I woke to those words a couple of nights ago. They have been rattling around in my head ever since.

Then today I saw a post that said “It’s the 4 year anniversary of the 2 week lockdown”, and I understood – the isolation, the masks, the distancing started 4 years ago.

It’s been a rollercoaster of open for business and stay 6 feet apart.

And I realized that I have been waiting for the next thing… the next emergency… the next lockdown.

So, I did for myself what I would do for a client. I poured myself a big glass of water, sat down with my 999 words, and asked: Is there a word to support me to re-pattern that feeling of “holding my breath”?

Allowed

I forgive myself for believing I need to hold my breath

I give myself permission to allow myself to breathe

I can choose to hold that old ICK, or I can choose to breathe deeply… I choose what supports me – and I choose to breathe deeply.

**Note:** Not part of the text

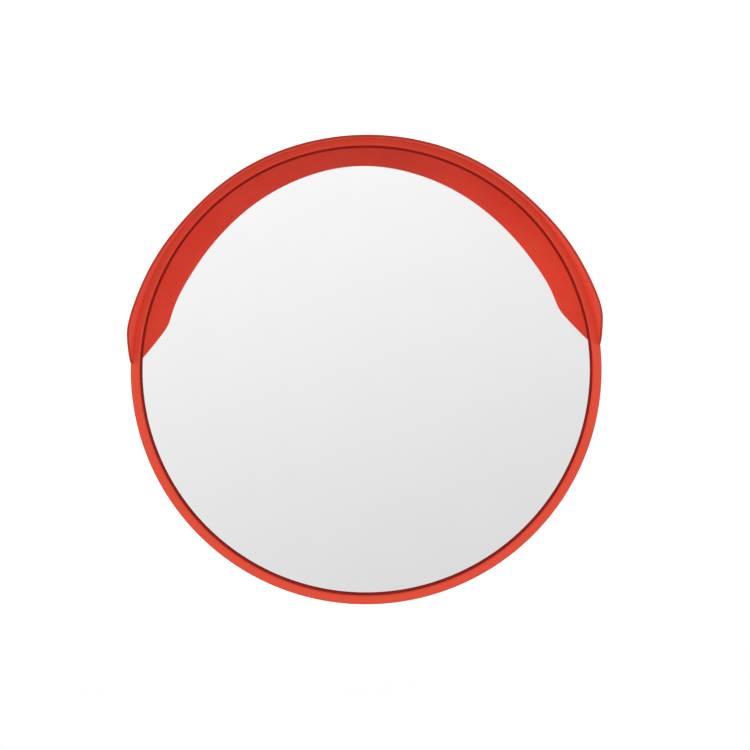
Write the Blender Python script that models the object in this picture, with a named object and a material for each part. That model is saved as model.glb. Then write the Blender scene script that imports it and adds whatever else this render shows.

I am free to allow myself to breathe today when I take my dog, Bear, for a long walk and breathe in the fresh air and sunshine

I know what it’s like to breathe freely, I felt it when I stood on the beach and took a big deep breath of ocean air last year while on vacation.

I DO breathe freely and deeply… and that feels invigorating!

I am grateful to myself for consciously breathing deeply – that reminds me that I am alive!

While I may not know what tomorrow is going to be, I do know that I can choose how I show up for it.